I still don't understand why the join command doesn't work, it looks like a much cleaner solution.
Agreed join is much appropriate in this context and it should work. Can you try using all time with the join. Also did you check the timestamp(_time) value for both the indexes . Logically I dont see any reason for join to not work unless there is some parsing or timestamp issue
I tried with All Time. Same result, which is no match. I checked the _time fields of both indexes and the only difference is IDX_B has milliseconds, where IDX_A doesn't.
One thing that doesn't make sense to me is that, if I put the url filter on the subsearch, the join works. However, I want to make this query generic and join all events from IDX_A with the matching ones from IDX_B. I'm just using the url filter now to test.

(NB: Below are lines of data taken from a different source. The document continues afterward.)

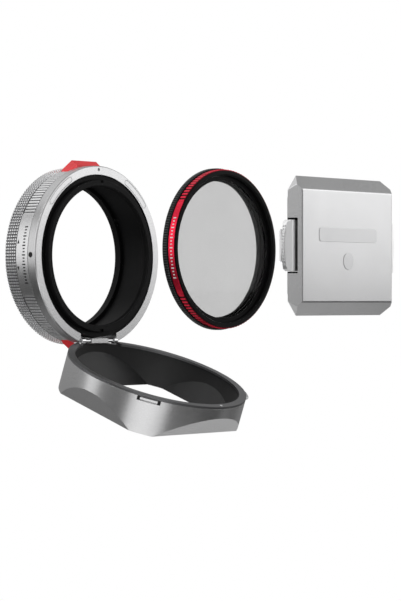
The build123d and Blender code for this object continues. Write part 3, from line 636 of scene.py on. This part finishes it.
def sky():
    """White to the camera and through glass; a dim dome in the reflections."""
    world = bpy.data.worlds.new("sky")
    bpy.context.scene.world = world
    world.use_nodes = True
    nodes, links = world.node_tree.nodes, world.node_tree.links
    nodes.clear()
    path = nodes.new("ShaderNodeLightPath")
    seen = nodes.new("ShaderNodeMath")
    seen.operation = "MAXIMUM"
    links.new(path.outputs["Is Camera Ray"], seen.inputs[0])
    links.new(path.outputs["Is Transmission Ray"], seen.inputs[1])
    direction = nodes.new("ShaderNodeSeparateXYZ")
    links.new(nodes.new("ShaderNodeTexCoord").outputs["Generated"], direction.inputs["Vector"])
    dome = nodes.new("ShaderNodeMapRange")
    dome.inputs["From Min"].default_value = DOME_LOW
    dome.inputs["From Max"].default_value = DOME_HIGH
    dome.inputs["To Min"].default_value = DOME_LOW_LIGHT
    dome.inputs["To Max"].default_value = DOME_HIGH_LIGHT
    links.new(direction.outputs["Z"], dome.inputs["Value"])
    white, soft = (nodes.new("ShaderNodeBackground") for _ in range(2))
    for background in (white, soft):
        background.inputs["Color"].default_value = (1, 1, 1, 1)
    links.new(dome.outputs["Result"], soft.inputs["Strength"])
    mix = nodes.new("ShaderNodeMixShader")
    links.new(seen.outputs[0], mix.inputs["Fac"])
    links.new(soft.outputs[0], mix.inputs[1])
    links.new(white.outputs[0], mix.inputs[2])
    links.new(mix.outputs[0], nodes.new("ShaderNodeOutputWorld").inputs["Surface"])


def softbox(name, place, size, radiance):
    """Rectangular light aimed at the row."""
    light = bpy.data.lights.new(name, "AREA")
    light.shape = "RECTANGLE"
    light.size, light.size_y = size
    light.energy = radiance * pi * size[0] * size[1]
    lamp = bpy.data.objects.new(name, light)
    bpy.context.scene.collection.objects.link(lamp)
    lamp.location = place
    lamp.rotation_euler = (AIM - Vector(place)).to_track_quat("-Z", "Y").to_euler()


def camera():
    """Level view from the front left."""
    data = bpy.data.cameras.new("camera")
    data.lens = CAMERA_LENS_MM
    data.sensor_width = SENSOR_MM
    data.clip_start = CLIP_START
    viewer = bpy.data.objects.new("camera", data)
    bpy.context.scene.collection.objects.link(viewer)
    viewer.location = CAMERA_PLACE
    viewer.rotation_euler = (radians(90), 0, CAMERA_TURN)
    bpy.context.scene.camera = viewer


paint_cad_nodes()
grip_knurl()
band_ribs()
band_label()
band_marks()
thread_ridges("thread_ridges", "grip", "thread_ring", r_wall=24.75 * MM, r_crest=24.56 * MM,
              start=0.4 * MM, length=1.7 * MM, pitch=0.5 * MM)
filter_knurl()
filter_ribs()
filter_marks()
thread_ridges("filter_front_thread", "filter_rotor", "filter_front_ring", r_wall=24.4 * MM,
              r_crest=24.2 * MM, start=0.0, length=1.3 * MM, pitch=0.75 * MM)
cap_knurl("left", -1)
cap_knurl("right", 1)
floor()
sky()
for settings in SOFTBOXES:
    softbox(*settings)
camera()
bpy.context.scene.view_settings.view_transform = "Standard"
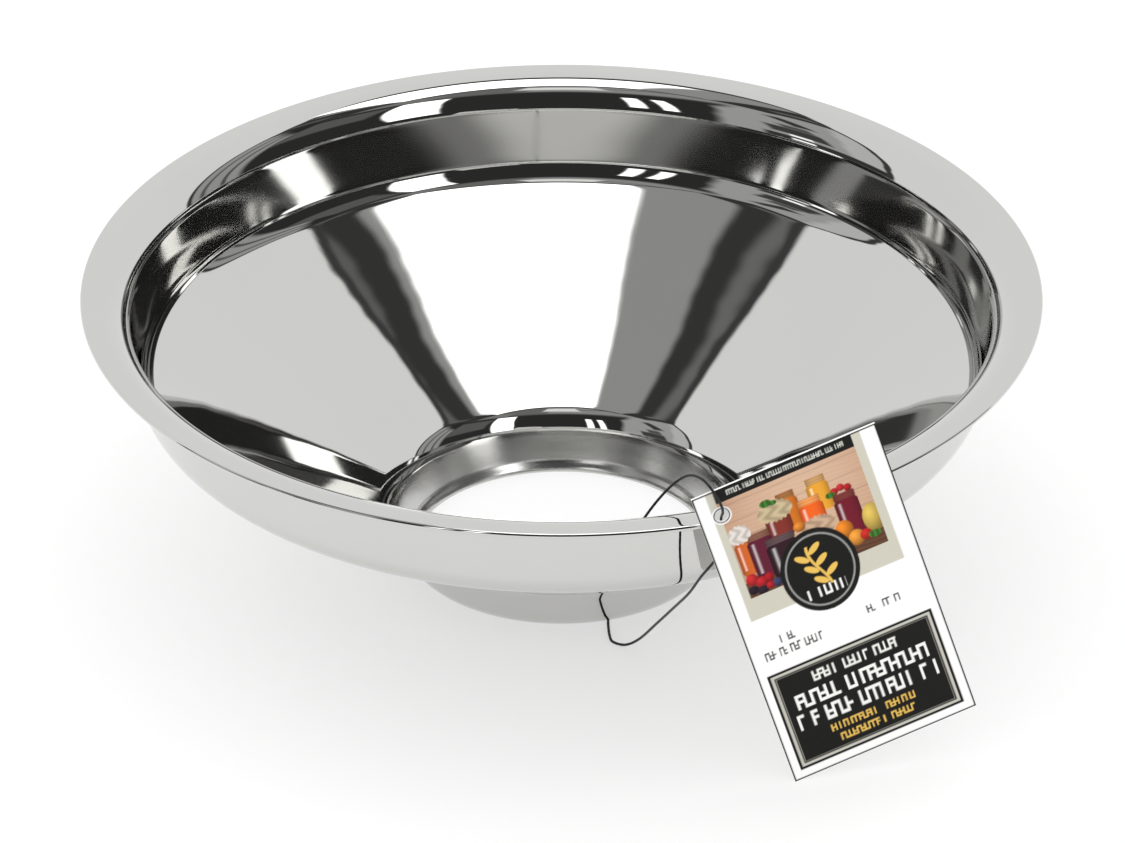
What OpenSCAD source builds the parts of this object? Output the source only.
// Canning funnel pressed from one steel sheet, with its card hang tag on a thread loop.
// Millimetres. Origin: centre of the spout's bottom edge. +Z up, front of the funnel towards -Y.

/* [Rim] */
// Outside diameter of the rim
rim_d = 140; // [134:1:144]
// Height of the rim's top face above the spout's bottom edge
rim_h = 43; // [42:0.5:48]

/* [Step wall] */
// Distance from the rim's edge to where its top face would meet the step wall with no bend
flange_w = 6.7; // [5.8:0.1:8]
// Depth of the bend between step wall and cone below the rim's top face
wall_depth = 13.8; // [12:0.1:15]
// Slope of the step wall from the horizontal, degrees
wall_slope = 81; // [75:1:86]
// Inside radius of the bend from rim to step wall
rim_bend_r = 5.0; // [3:0.1:5.5]
// Radius of the bend from step wall to cone
cone_bend_r = 4.6; // [3:0.1:6]

/* [Cone and spout] */
// Slope of the cone from the horizontal, degrees
cone_slope = 31; // [29:0.5:33]
// Slope of the spout wall from the horizontal, degrees
spout_slope = 70; // [65:1:78]
// Radius of the bend from cone to spout
neck_bend_r = 5.9; // [3:0.1:6]
// Inside radius of the spout at its bottom edge
spout_r = 21.5; // [20:0.1:22]
// Height of the turned-in lip at the spout's bottom edge
lip_h = 1.3; // [1:0.1:2]
// Slope of the turned-in lip from the horizontal, degrees
lip_slope = 48; // [44:1:55]
// Radius of the bend from spout wall to lip
lip_bend_r = 2.5; // [1:0.1:3]
// Thickness of the steel sheet
sheet_t = 0.8; // [0.6:0.05:1]

/* [Hang tag] */
// Width of the card
tag_w = 28; // [24:0.5:30]
// Height of the card
tag_h = 50; // [44:0.5:54]
// Thickness of the card
tag_t = 0.4; // [0.3:0.05:0.5]
// Diameter of the punched hole
tag_hole_d = 2.0; // [1.8:0.1:2.2]
// Distance of the hole's centre from the card's left edge
tag_hole_side = 3.3; // [3:0.1:4]
// Distance of the hole's centre from the card's top edge
tag_hole_top = 4.2; // [4:0.1:5]

/* [Thread] */
// Diameter of the thread
thread_d = 0.4; // [0.3:0.05:0.45]
// Sides of the thread's tube
thread_sides = 8; // [6:1:12]
// Rings of the tube for each point of the thread's route
thread_rings = 2; // [1:1:4]

/* [Hidden] */

steel = "silver";
card = "white";
thread_colour = "black";

bend_steps = 8;   // straight pieces in each bend of the sheet
edge_steps = 6;   // straight pieces round the rim's edge

// ---- directions and bends in the sheet's section: [radius, height] points ----
function unit(v) = v / norm(v);
function toward(slope) = [-cos(slope), -sin(slope)];   // inwards and down along a slope
function under(slope) = [sin(slope), -cos(slope)];     // from the upper face to the lower face

// Corners of the upper face, before the bends are rounded.
wall_top = [rim_d / 2 - flange_w, rim_h];
wall_foot = wall_top + wall_depth / sin(wall_slope) * toward(wall_slope);
lip_end = [spout_r, 0];
lip_top = lip_end - lip_h / sin(lip_slope) * toward(lip_slope);
neck_r = (wall_foot[1] - lip_top[1] - wall_foot[0] * tan(cone_slope) + lip_top[0] * tan(spout_slope))
       / (tan(spout_slope) - tan(cone_slope));
neck = [neck_r, lip_top[1] + (neck_r - lip_top[0]) * tan(spout_slope)];

// Points along a bend at corner c from slope a to slope b. r is the bend's radius at the upper
// face; shift moves the points to the lower face. A bend that gets steeper has its centre below.
function bend(c, a, b, r, shift) =
    let (steeper = b > a ? 1 : -1,
         run = r * tan(abs(b - a) / 2),
         start = c - run * toward(a),
         centre = start + steeper * r * under(a))
    [for (i = [0:bend_steps])
        let (s = a + (b - a) * i / bend_steps)
        centre - steeper * (r - steeper * shift) * under(s)];

// The rim's rounded edge, a half circle from its lower face to its upper face.
edge_centre = [rim_d / 2 - sheet_t / 2, rim_h - sheet_t / 2];
edge = [for (i = [0:edge_steps])
        let (turn = -90 + 180 * i / edge_steps)
        edge_centre + sheet_t / 2 * [cos(turn), sin(turn)]];

function face(shift) = concat(
    bend(wall_top, 0, wall_slope, rim_bend_r, shift),
    bend(wall_foot, wall_slope, cone_slope, cone_bend_r, shift),
    bend(neck, cone_slope, spout_slope, neck_bend_r, shift),
    bend(lip_top, spout_slope, lip_slope, lip_bend_r, shift),
    [lip_end + [shift / sin(lip_slope), 0]]);

function reversed(list) = [for (i = [len(list) - 1:-1:0]) list[i]];

// ---- where the tag stands: lower left corner on the floor, face turned and leaning on the rim ----
tag_foot = [33.3, -66.2, 0.02];
tag_turn = 14.5;     // turned from the front towards +X
tag_lean = 2;        // leaning back towards the funnel
tag_roll = 17.7;     // rolled in its own plane

module on_tag() {
    translate(tag_foot)
        rotate([0, 0, tag_turn])
        rotate([90 - tag_lean, 0, 0])
        rotate([0, 0, tag_roll])
        children();
}

// ---- the thread's route, from the knot through the tag's hole, down through the bore, under ----
// ---- the spout's edge and up outside the bowl to the knot again ----
thread_route = [
    [22.5, -66.3, 39.7], [22.3, -66.7, 42.0], [22.4, -66.8, 43.8], [22.5, -67.2, 44.6],
    [22.6, -67.9, 45.4], [22.4, -68.5, 46.8], [21.4, -68.2, 48.7], [19.8, -66.3, 49.8],
    [17.9, -62.7, 48.4], [15.7, -59.2, 44.9], [13.0, -56.7, 40.0], [10.4, -55.2, 34.6],
    [8.8, -52.2, 28.3], [8.0, -46.4, 22.0], [7.5, -38.8, 16.7], [7.1, -31.0, 12.1],
    [7.0, -26.3, 9.3], [6.9, -23.9, 7.5], [6.9, -22.8, 5.6], [6.9, -21.9, 4.2],
    [6.8, -20.8, 3.1], [6.8, -19.6, 2.3], [6.8, -19.2, 1.4], [6.8, -19.5, 0.6],
    [6.8, -20.3, 0.23], [6.8, -21.4, 0.23], [6.8, -23.2, 0.22], [7.0, -26.2, 0.22],
    [7.5, -28.0, 0.23], [9.3, -29.4, 0.6], [11.3, -31.7, 3.0], [13.7, -39.4, 10.2],
    [16.1, -51.2, 20.0], [18.0, -60.8, 28.0], [19.7, -65.2, 33.4], [21.4, -66.6, 36.6],
    [22.4, -66.4, 38.6]
];

knot_bottom = [22.45, -66.3, 38.9];
knot_top = [22.5, -66.25, 39.6];
knot_r = 0.62;
// Free ends of the thread beyond the knot: where each one stops
tail_ends = [[24.6, -64.8, 36.6], [25.6, -65.2, 38.4]];

// ---- a tube carried along a route, its rings turned as little as possible ----
// Point at part t of the way from b to c on the smooth curve that also passes through a and d
function between(a, b, c, d, t) =
    (2 * b + t * (c - a) + t * t * (2 * a - 5 * b + 4 * c - d) + t * t * t * (3 * b - a - 3 * c + d)) / 2;
function smooth(p, steps) = concat(
    [for (i = [0:len(p) - 2])
     for (k = [0:steps - 1])
     between(p[max(i - 1, 0)], p[i], p[i + 1], p[min(i + 2, len(p) - 1)], k / steps)],
    [p[len(p) - 1]]);

function tangent(p, i) = unit(p[min(i + 1, len(p) - 1)] - p[max(i - 1, 0)]);
function square_to(v, t) = unit(v - (v * t) * t);

module tube(route, d, sides) {
    tangents = [for (i = [0:len(route) - 1]) tangent(route, i)];
    across = [for (i = 0, a = square_to([1, 0, 0], tangents[0]);
                   i < len(route);
                   i = i + 1, a = i < len(route) ? square_to(a, tangents[i]) : a) a];
    points = [for (i = [0:len(route) - 1])
              for (k = [0:sides - 1])
              let (turn = 360 * k / sides)
              route[i] + d / 2 * (cos(turn) * across[i] + sin(turn) * cross(tangents[i], across[i]))];
    last = len(points) - sides;
    walls = [for (i = [0:len(route) - 2])
             for (k = [0:sides - 1])
             let (a = i * sides + k, b = i * sides + (k + 1) % sides)
             [a, a + sides, b + sides, b]];
    ends = [[for (k = [0:sides - 1]) k], [for (k = [sides - 1:-1:0]) last + k]];
    polyhedron(points, concat(walls, ends), convexity = 10);
}

// A straight round rod between two points
module rod(from, to, d) {
    along = to - from;
    translate(from)
        rotate([0, acos(along[2] / norm(along)), atan2(along[1], along[0])])
        cylinder(h = norm(along), d = d, $fn = 24);
}

// ---- the pieces ----
module funnel_shell() {
    color(steel)
        rotate_extrude($fn = 144)
        polygon(concat(edge, face(0), reversed(face(sheet_t))));
}

module hang_tag() {
    color(card)
        on_tag()
        translate([0, 0, -tag_t])
        difference() {
            cube([tag_w, tag_h, tag_t]);
            translate([tag_hole_side, tag_h - tag_hole_top, -tag_t])
                cylinder(h = 3 * tag_t, d = tag_hole_d, $fn = 48);
        }
}

module tag_thread() {
    color(thread_colour) tube(smooth(thread_route, thread_rings), thread_d, thread_sides);
}

module thread_knot() {
    color(thread_colour)
        union() {
            rod(knot_bottom, knot_top, 2 * knot_r);
            translate(knot_bottom) sphere(r = knot_r, $fn = 24);
            translate(knot_top) sphere(r = knot_r, $fn = 24);
            for (end = tail_ends) rod((knot_bottom + knot_top) / 2, end, thread_d);
        }
}

funnel_shell();
hang_tag();
tag_thread();
thread_knot();
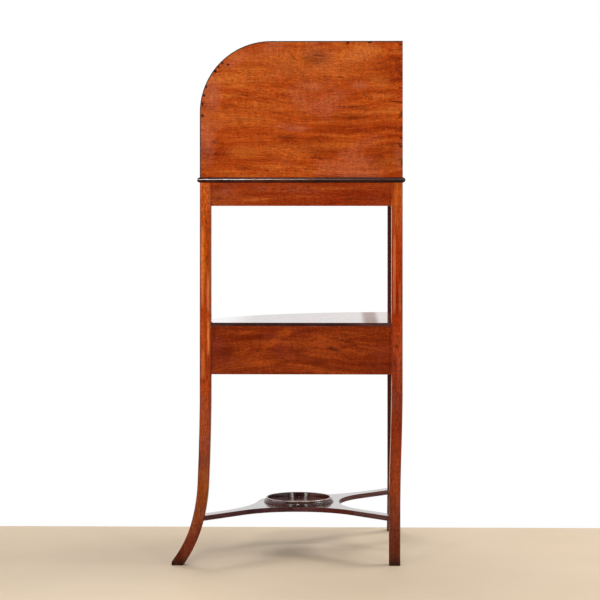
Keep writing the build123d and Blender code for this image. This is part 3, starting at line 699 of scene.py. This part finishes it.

I think the problem is because the subsearch exceeds the 50000 value:
[subsearch]: Search Processor: Subsearch produced 50000 results, truncating to maxout 50000.
That's when filtering it with the url it works, because it returns less events.
Is there a way to workaround this?
Try this :-
index=IDX_A url = "http://some.url" [search index=IDX_B| rename dest_ip as scrip| return scrip]
It doesn't work. It also doesn't make sense to rename dest_ip to srcip as it's the srcip from IDX_B that I want to get.
The join query works if I add the an extra condition, like for example the URL's site to the subsearch:
index=IDX_A url = "http://some.url"
| rename srcip as dest_ip
| join dest_ip [search index=IDX_B site=some.url]
But it only works if the site is hardcoded. If I pass for example a rex field, it doesn't work:
index=IDX_A url = "http://some.url"
| rex field=url "^\w+:\/\/(?<rex_site>\S+?)\/(?<uri_path>.+)$"
| rename srcip as dest_ip
| join dest_ip [search index=IDX_B site=rex_site]
As the idea is to have this automated, the hardcoded solution is not optimal.
Dawson014, the max=0 didn't work.
Here are two samples:
For IDX_A:
08/07/2018 14:45:01 -0700, search_now=1533678300.000, info_search_time=1533678301.032, et="08/07/18 12:17:00", url="http://some.url", date_first="2018-07-07T18:27:55.000Z", srcip="", _time=1533669420, count=1, ts_date_last="2018-07-07T18:44:34.000Z", ts_type=url
For IDX_B:
{"endtime":"2018-08-07T19:17:34.675657Z","timestamp":"2018-08-07T19:17:34.668258Z","bytes":1657,"bytes_in":442,"bytes_out":1215,"dest_ip":"","dest_port":80,"http_comment":"HTTP/1.1 200 OK","http_content_length":897,"http_content_type":"text/html","http_method":"GET","src_ip":"","status":200,"time_taken":9709,"transport":"tcp"}
I removed some fields due to privacy concerns, but the important ones are there. I'm trying to join the event.ts_srcip with the dest_ip. As you can see the value is the same "". I'm doing the query using a time range for the full day of 7th August 2018. Not sure if it matter the IDX_A raw event is plain text and IDX_B is json. I can still query both using the named fields, so they're being well parsed.
Have you tried using max
| join dest_ip max=0 [<subsearch>]
Let me know if it helps.
Are there common destination ip between the two index, can you share some sample data?